Suppose you want to study whether pair programming reduces defect density. From prior studies, you know the standard deviation of defect density across projects is about 4 defects per thousand lines of code (σ = 4). You want to detect a difference of 3 defects per KLOC (δ = 3) — a meaningful reduction that would justify the cost of pair programming.
Using the formula n = 2(z_α + z_β)²σ²/δ²:
- z_α = 1.96 for α = 0.05 (two-tailed)
- z_β = 0.84 for 80% power
- σ = 4
- δ = 3
n = 2(1.96 + 0.84)² × 16 / 9 = 2 × (2.80)² × 16 / 9 = 2 × 7.84 × 16 / 9 = 250.88 / 9 ≈ 28
You need about 28 projects per condition — 56 in total.

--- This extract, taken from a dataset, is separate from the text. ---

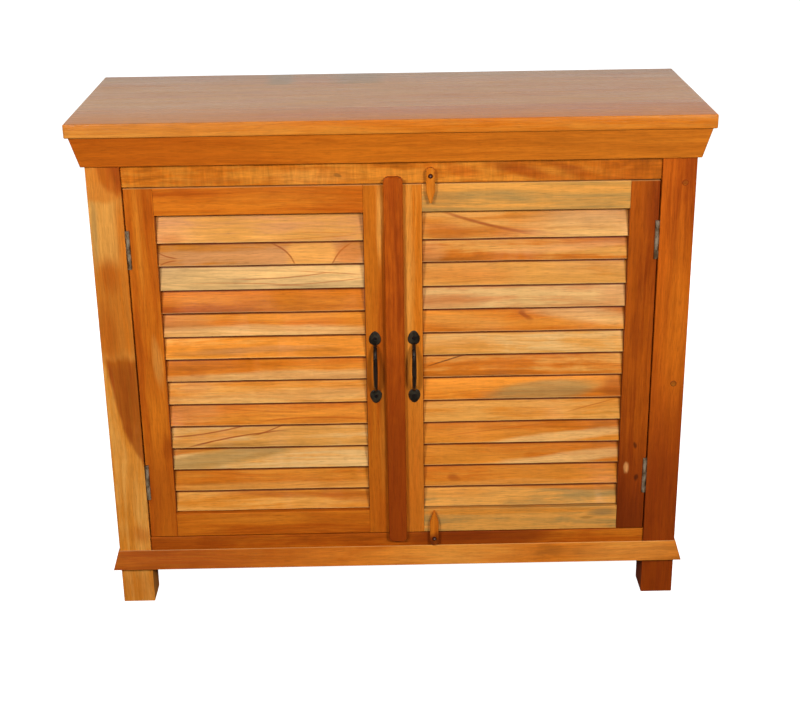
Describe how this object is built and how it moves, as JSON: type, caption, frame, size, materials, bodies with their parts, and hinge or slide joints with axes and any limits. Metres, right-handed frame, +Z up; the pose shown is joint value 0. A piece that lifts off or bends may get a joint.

If you can only recruit 10 projects per condition, the study is underpowered: you might miss a real effect. The formula also shows that detecting smaller effects requires much larger samples: to detect δ = 1 (keeping σ = 4), you would need n = 2 × 7.84 × 16 / 1 ≈ 251 projects per condition.
In practice, the hardest part of a power calculation is estimating σ and choosing δ. If your estimate of σ is too low, you will underpower your study; if your δ is unrealistically small, you will conclude the study is infeasible when it may not be. When in doubt, use a range of plausible values and report the sensitivity of your sample size to those choices.